This team is like a middleweight boxer who is talented and has all the hunger and desire he needs to be great but lacks a knockout punch. It wouldn't have taken much, just another score in the third quarter or an extended drive to break up the string of three-and-outs.
Instead, Harvard's offense once again failed to put together a drive when it needed to the most. Its offensive line went from great to terrible during halftime, and it coughed up two crucial turnovers. Defensively, Harvard continued to show a lack of big-play ability in the secondary. Losing senior corner Kane Waller to a thigh injury didn't help, but the Crimson looks uncomfortable in nickel situations and tentative when protecting a lead. The defensive backs appear to play tight, which slows them down.
It takes a team-wide collapse to get outscored by 24 in a half, but now the problem has the potential to ruin the team's confidence as it enters the most important part of the season. Harvard has five Ivy games left, with the last three--Brown, Penn and Yale--being the toughest.

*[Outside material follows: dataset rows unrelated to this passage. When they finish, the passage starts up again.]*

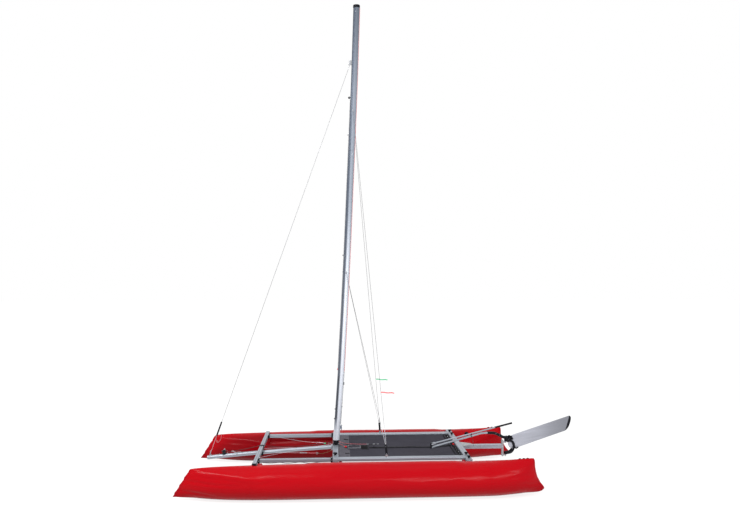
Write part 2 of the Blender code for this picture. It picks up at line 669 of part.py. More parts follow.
def rudder_head():
    """Two C-shaped cheeks joined at head and foot, with the steering pins and the blade's pin."""
    inner, outer = CHEEK_GAP, CHEEK_GAP + CHEEK_THICK
    low = (HEAD_BLOCK_X[0], -HEAD_HALF, HEAD_BLOCK_Z[0])
    high = (HEAD_BLOCK_X[1], HEAD_HALF, HEAD_BLOCK_Z[1])
    head = box("rudder_head", low, high, BLACK, STEERING)
    added = []
    for side, sign in SIDES:
        faces = sorted((sign * inner, sign * outer))
        added.append(plate("cheek_" + side, head_outline(), *faces, None, STEERING))
        x, z, radius = HEAD_EAR
        ear = arc((x, z), radius, 0, 345, 23)
        added.append(plate("ear_" + side, ear, *faces, None, STEERING))
    low = (HEAD_FOOT_X[0], -HEAD_HALF, HEAD_FOOT_Z[0])
    high = (HEAD_FOOT_X[1], HEAD_HALF, HEAD_FOOT_Z[1])
    added.append(box("head_foot", low, high, None, STEERING))
    for k, (low, high) in enumerate(STEER_PIN_Z):
        added.append(rod(f"steer_pin_{k}", (0, 0, low), (0, 0, high), PIN, None, STEERING, 20))
    x, z = BLADE_PIVOT
    reach = outer + 0.004
    ends = (x, -reach, z), (x, reach, z)
    added.append(rod("blade_pin", *ends, BLADE_PIN, None, STEERING, 20))
    for k, (x, z, radius) in enumerate(HEAD_KNOBS):
        ends = (x, outer - GAP, z), (x, HEAD_KNOB_REACH, z)
        added.append(rod(f"head_knob_{k}", *ends, radius, None, STEERING))
    lever = [(x, LEVER_Y, z) for x, z in LEVER]
    for k, ends in enumerate(zip(lever, lever[1:])):
        added.append(rod(f"lever_{k}", *ends, LEVER_RADIUS, None, STEERING))
    join(head, added)


def tiller():
    """The bent arm on the rudder head and the tiller in it, with the joint at its front end."""
    bent_tube("tiller_arm", [(x, 0, z) for x, z in ARM_LINE], ARM_RADIUS, BLACK, STEERING)
    bent_tube("tiller", [(x, 0, z) for x, z in TILLER_LINE], TILLER_RADIUS, ALUMINIUM, STEERING)
    x = EXTENSION_PIN[0]
    low = (JOINT_X[0], -JOINT_HALF, JOINT_Z[0])
    joint = box("tiller_joint", low, (JOINT_X[1], JOINT_HALF, JOINT_Z[1]), BLACK, STEERING)
    ends = (x, 0, JOINT_Z[1] - 0.01), (x, 0, SWING_PIN_TOP)
    join(joint, [rod("swing_pin", *ends, PIN, None, STEERING, 20)])


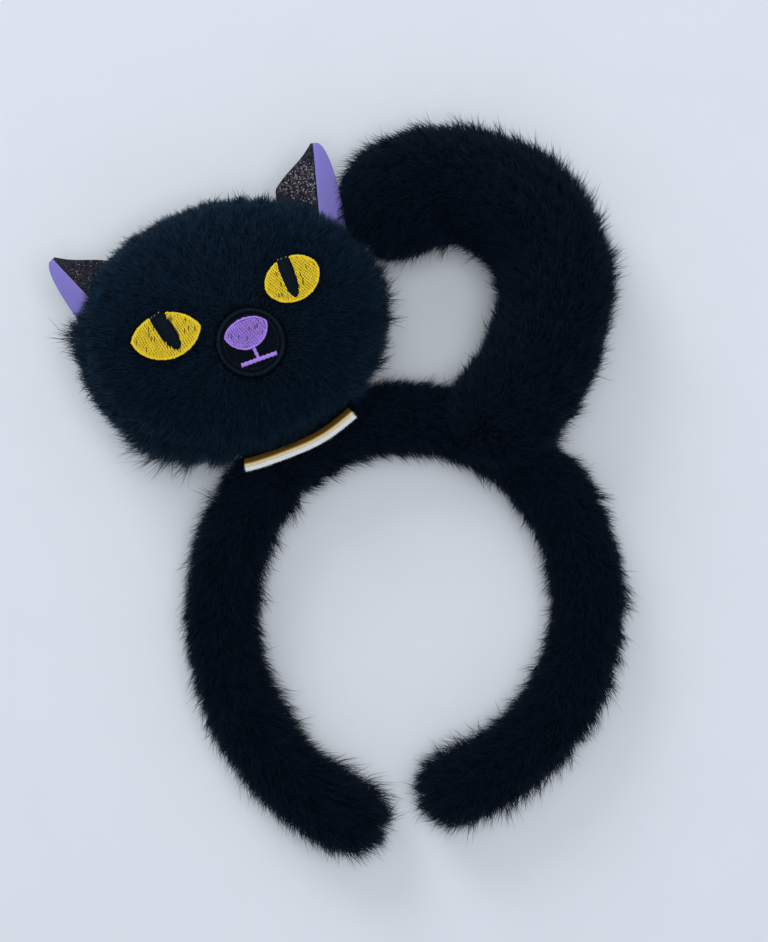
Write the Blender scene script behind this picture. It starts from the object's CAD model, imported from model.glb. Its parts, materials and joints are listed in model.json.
"""Black cat headband: fur, embroidery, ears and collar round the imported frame."""

import json
import math
from functools import partial

import bmesh
import bpy
import numpy as np
from mathutils import Matrix, Vector


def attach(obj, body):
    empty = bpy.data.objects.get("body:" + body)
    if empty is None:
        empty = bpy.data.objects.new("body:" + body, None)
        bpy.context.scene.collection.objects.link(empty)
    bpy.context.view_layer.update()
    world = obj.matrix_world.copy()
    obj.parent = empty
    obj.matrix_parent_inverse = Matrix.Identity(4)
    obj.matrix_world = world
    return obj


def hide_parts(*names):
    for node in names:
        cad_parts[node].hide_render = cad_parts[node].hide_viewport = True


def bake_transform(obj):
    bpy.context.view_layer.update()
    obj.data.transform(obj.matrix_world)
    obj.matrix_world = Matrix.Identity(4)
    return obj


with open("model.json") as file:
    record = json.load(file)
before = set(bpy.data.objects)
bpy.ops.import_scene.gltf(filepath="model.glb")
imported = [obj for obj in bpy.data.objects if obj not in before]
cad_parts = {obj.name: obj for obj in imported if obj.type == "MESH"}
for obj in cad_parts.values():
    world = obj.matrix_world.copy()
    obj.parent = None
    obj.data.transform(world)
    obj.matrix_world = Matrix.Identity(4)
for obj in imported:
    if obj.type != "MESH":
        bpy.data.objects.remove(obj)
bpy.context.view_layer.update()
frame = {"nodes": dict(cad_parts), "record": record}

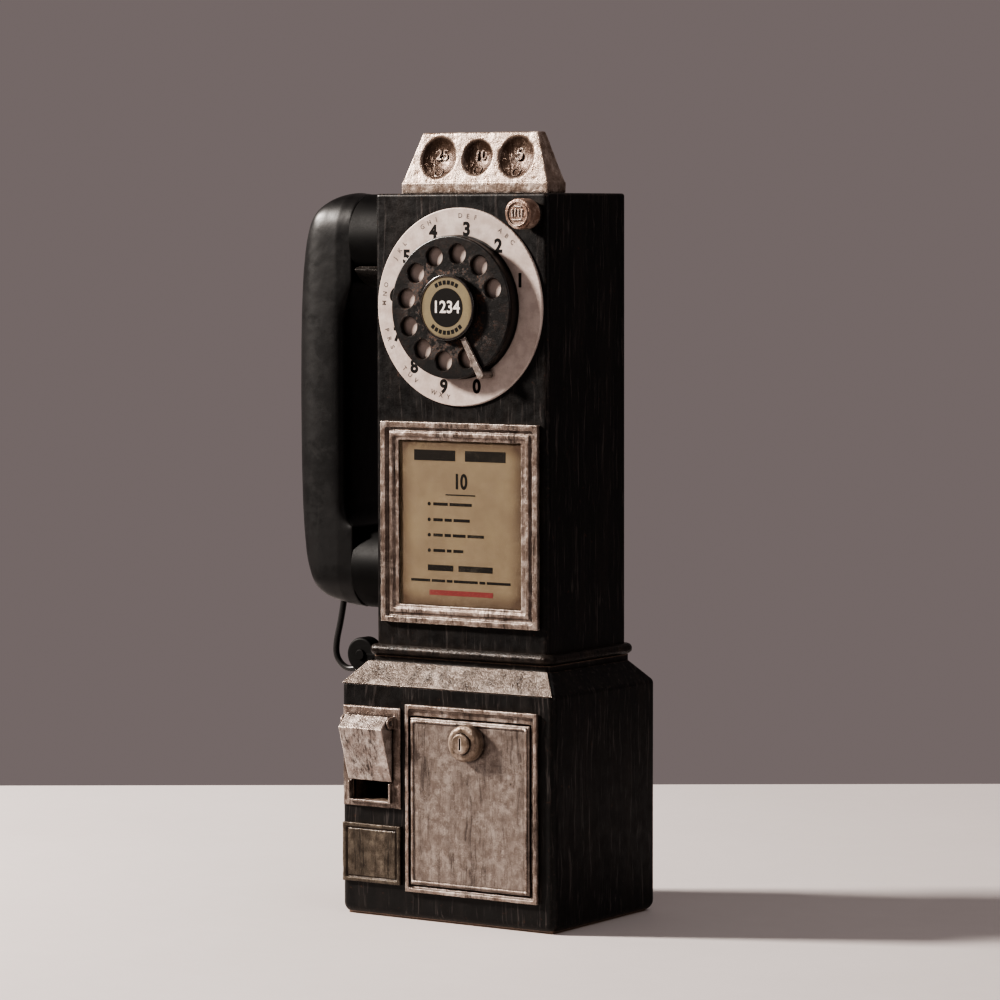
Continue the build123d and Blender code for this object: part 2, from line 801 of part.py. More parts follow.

Harvard's first half was amazing and showed the team that the Crimson can be when it concentrates. It showed that there's no way the Crimson should have lost to Cornell, which Colgate destroyed 55-16 this weekend. The first half also affirmed that Harvard should have beaten Holy Cross and Fordham by a lot more than it did.
Football's easy when you're on a roll, but Harvard needs to learn to stop its opponent when the other team has the momentum. The only ways to do that are a long, crowd-silencing drive on offense or a takeaway on defense. If this team develops the ability to come up with big plays when it needs them most, it should go into the Yale game 7-2.
Fordham Coach Dave Clawson said there's no such thing as a moral victory in football. Nevertheless, this weekend was clearly a moral loss for Harvard. If Harvard wants to fulfill its potential in the second half of the season, it has to play to its potential in the second half of games.